Submitted to: HortScience
Publication Type: Peer Reviewed Journal
Publication Acceptance Date: April 10, 2001
Publication Date: N/A
Interpretive Summary: New crops that have fruit with high nutritional value are being sought to fill market niches and to provide alternative crops for small farm operations. Autumn olive (Elaeagnus umbellata) is a prolific producer of edible fruit but it is not grown for fruit production in the U.S. Fruit samples were collected and analyzed for their content of phytonutrients. The fresh fruit were found to contain very high levels lycopene and significant levels of other carotenoids. The lycopene content was up to 17 times that found in tomato, the major source of lycopene in the diet. Lycopene is known to be an antioxidant and some research has reported it to have preventive action for chronic diseases including certain cancers. This information is of use to other plant scientists, human nutritionists and others interested in the effects of food on human health.

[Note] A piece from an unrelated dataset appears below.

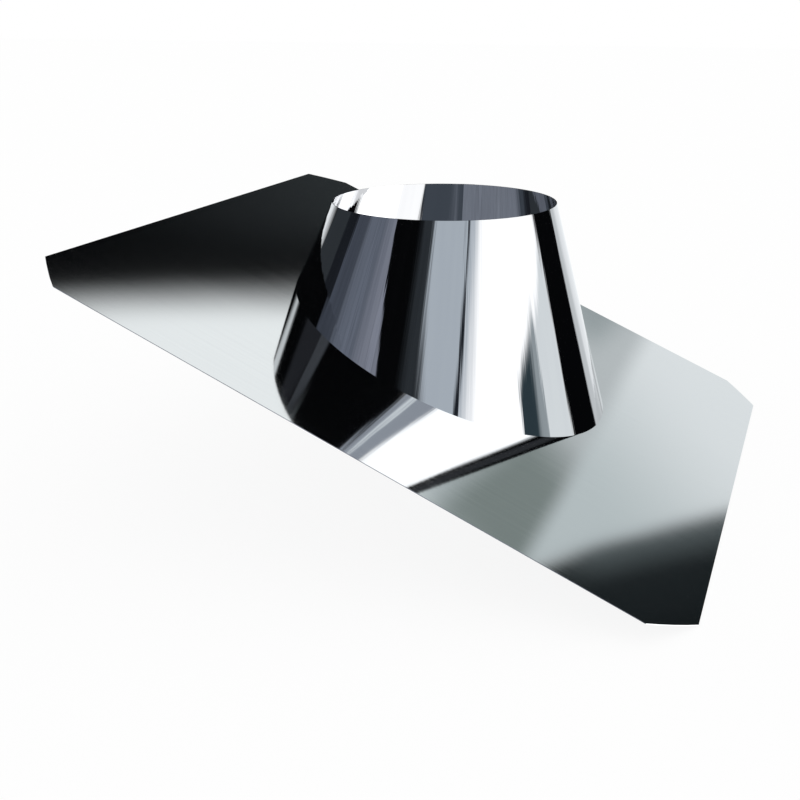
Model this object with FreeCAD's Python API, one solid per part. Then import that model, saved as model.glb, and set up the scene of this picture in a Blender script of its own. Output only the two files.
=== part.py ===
import FreeCAD, Part
import math
import os

# Pipe flashing boot for a sloping roof. A flat sheet plate lies on the roof, and a
# collar rolled from the same sheet rises from it round a vertical pipe.
#
# Frame, in millimetres: the pipe's axis is +Z, the roof falls towards +X, and +Y
# runs level along the roof. The origin is where the pipe's axis meets the plane
# of the plate's underside.

# Sheet
sheet = 0.6               # one gauge for the plate and the collar

# Roof
roof_pitch = 23.0         # degrees below the horizontal, towards +X

# Base plate, measured in the plane of the roof
plate_length = 620.0      # down the slope
plate_width = 610.0       # along the roof
plate_shift = 14.0        # its centre lies this far downhill of the pipe's axis
corner_cut = 38.0         # taken off both edges at each corner
corner_radius = 409.0     # the bow of each cut edge

# Collar
rim_diameter = 220.0      # outside, at the top
rim_height = 139.0        # the rim above the roof, along the pipe's axis
flare_downhill = 15.0     # degrees that the wall leans out from the vertical
flare_uphill = 25.0

# Lapped seam that closes the collar's strip
seam_bearing = 97.5       # degrees from downhill towards +Y, to the inner end
seam_lap = 12.0           # overlap of the strip's two ends
seam_joggle = 6.0         # length over which the outer end steps out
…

Technical Abstract: Autumn olive (Elaeagnus umbellata Thunb.) has edible red fruit that was found to not contain anthocyanins in a preliminary study. An analysis of the pigment in fruit of five cultivars and six unnamed naturalized plants showed that they contained lycopene, beta-carotene, lutein, phytofluene and phytoene. The lycopene content per 100 g ranged from 15.09 to 53.96 mg in fresh fruit from the naturalized plants and from 17.87 to 48.33 mg in the four cultivars with red-pigmented fruit. A cultivar with yellow fruit had only 0.82 mg/100 g fresh weight of fruit. In contrast, fresh tomato fruit, the major dietary source of lycopene, has a lycopene content per 100 g of 0.88 to 4.20 mg. This newly identified source of lycopene may provide an alternative to tomato as a dietary source of lycopene and related carotenoids.